Is this the behavior of a man who wants to promote dialogue? What precisely is Carter afraid of? Could it be that Dennis Ross - who, like President Clinton, places the blame for the failure of the negotiations between the Palestinians and Israelis at Camp David II squarely on the shoulders of Yasir Arafat - would tell the former president, who blames Israel for everything, that he is simply wrong? Remember Ross and Clinton were there; Carter was not.
The Brandeis event had sanitized pre-screened questions, no follow-up, and an audience of students clearly mesmerized by being in the presence of a former president. At least at Brandeis, Dershowitz appeared after Carter to point out that Carter's remarks (carefully scripted to appeal to the largely Jewish audience at Brandeis) were very different from what he said in the book and in numerous media events, including Al Jazeera television, where he falsely claimed that most of the critics of his book have been representatives of Jewish organizations. He has also stated on Al Jazeera that rocket barrages against Israeli homes and families are not terrorist acts. These flirtations with anti-Semitism - however unconscious - have frightened Jewish -Americans.
The Wheel says that it's best to let Carter have "the last word" because to do otherwise will "only prolong the debate indefinitely into the future." As if the debate will go away if Jimmy Carter is allowed a platform all by himself. Would the Wheel recommend that George W. Bush "be given the last word" on Iraq because to do otherwise would "prolong the debate"? The Wheel has joined Carter in his attempt to stifle debate even while he claims to be seeking it. A prolonged debate with a free exchange of ideas is what an academic institution is all about.
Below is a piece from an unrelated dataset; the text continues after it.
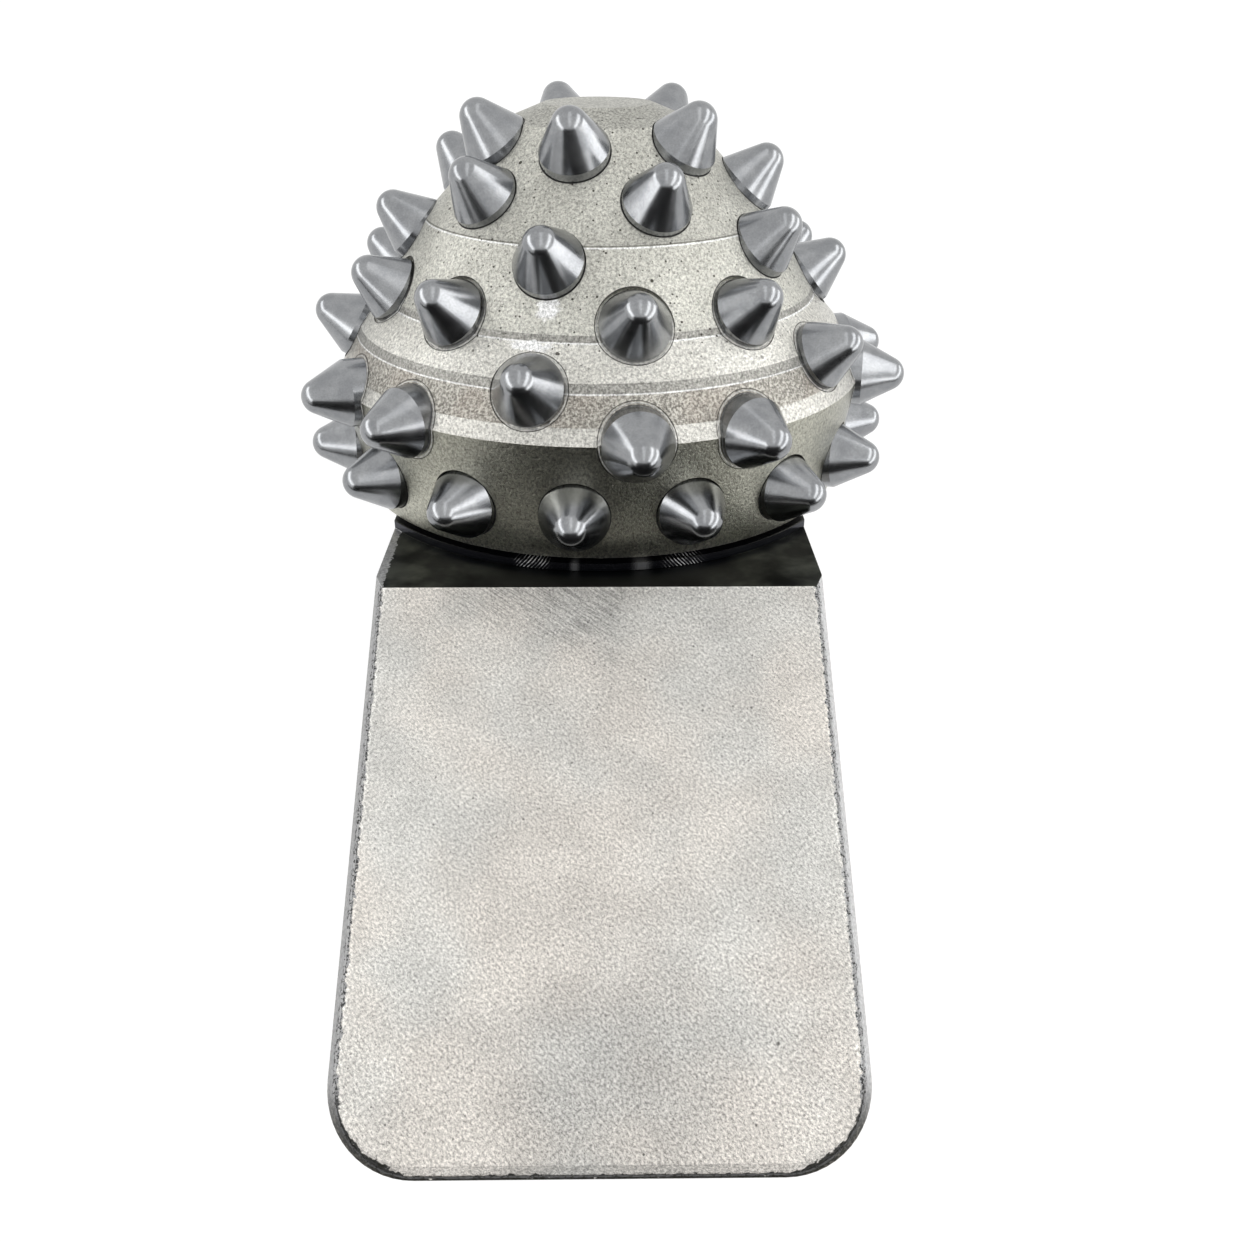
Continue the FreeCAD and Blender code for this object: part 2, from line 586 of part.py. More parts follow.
# Where a row stands on the cone: its circle is a share of the way up one turned face, and its
# teeth lean from the plane of that circle. The angles run round the cone axis from the side
# of the foot. The pitch is uneven on purpose, so that the teeth don't track in their own dents.
FACES = {
    "heel": ("cone_base", "0", "cone_gage", "cone_gage_rise"),
    "step": ("land_low", "land_low_rise", "land_high", "land_high_rise"),
    "flank": ("step_high", "step_high_rise", "scribe", "scribe_rise"),
    "crown": ("scribe", "scribe_rise", "nose_shoulder", "nose_shoulder_rise"),
}


def even(count, start):
    return [start + 360.0 * i / count for i in range(count)]


def pairs(count, start, pair_gap):
    """Pairs of teeth, evenly round the cone, with one gap inside each pair."""
    return [start + 360.0 * i / count + side for i in range(count) for side in (0, pair_gap)]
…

In fact, Bush, who is not known for his responsiveness to the press, has the courage to face seasoned reporters who ask tough, unscripted questions with even tougher follow-up questions. These reporters are trained to recognize when a president is dissembling, being evasive or deliberately misleading the public, and they respond accordingly.
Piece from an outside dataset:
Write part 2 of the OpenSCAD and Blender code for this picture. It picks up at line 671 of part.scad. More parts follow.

Remember, this is a book which has been described as "moronic" (Slate), "strange," a "distortion" (The New York Times) and "cynical" with a "bait-and-switch" title (Washington Post). The Emory administration has thus far failed to create an event with a semblance of balance. The talk of having "someone" or a "panel on the topic" next semester is an embarrassment for an institution which proclaims that it is dedicated to "creative inquiry."
We shall absent ourselves from this staged event, which will be more a political opportunity for Carter to air his biases than an open exchange of ideas. It is unworthy of an institution with Emory's aspirations, and we have to say sadly that at this moment we are not proud of Emory.
Alan Abramowitz is the Alben W. Barkley Professor of Political Science. David R. Blumenthal is the Jay and Leslie Cohen Professor of Judaic Studies. Sander Gilman is a Distinguished Professor of the Arts and Sciences. Herbert R. Karp is an Emeritus Professor of Neurology and Medicine. Harvey Klehr is the Andrew W. Mellon Professor of Politics and History. Melvin Konner is the Samuel Candler Dobbs Professor of Anthropology. Howard I. Kushner is the Nat C. Robertson Distinguished Professor of Science and Society. Deborah E. Lipstadt is the Dorot Professor of Modern Jewish and Holocaust Studies. Andre J. Nahmias is the Richard W. Blumberg Emeritus Professor of Pediatrics. Raymond F. Schinazi is a Professor of Pediatrics and Chemistry, and the Director of the Laboratory of Biochemical Pharmacology. Donald G. Stein is the Asa G. Candler Professor of psychology, emergency medicine and neurology.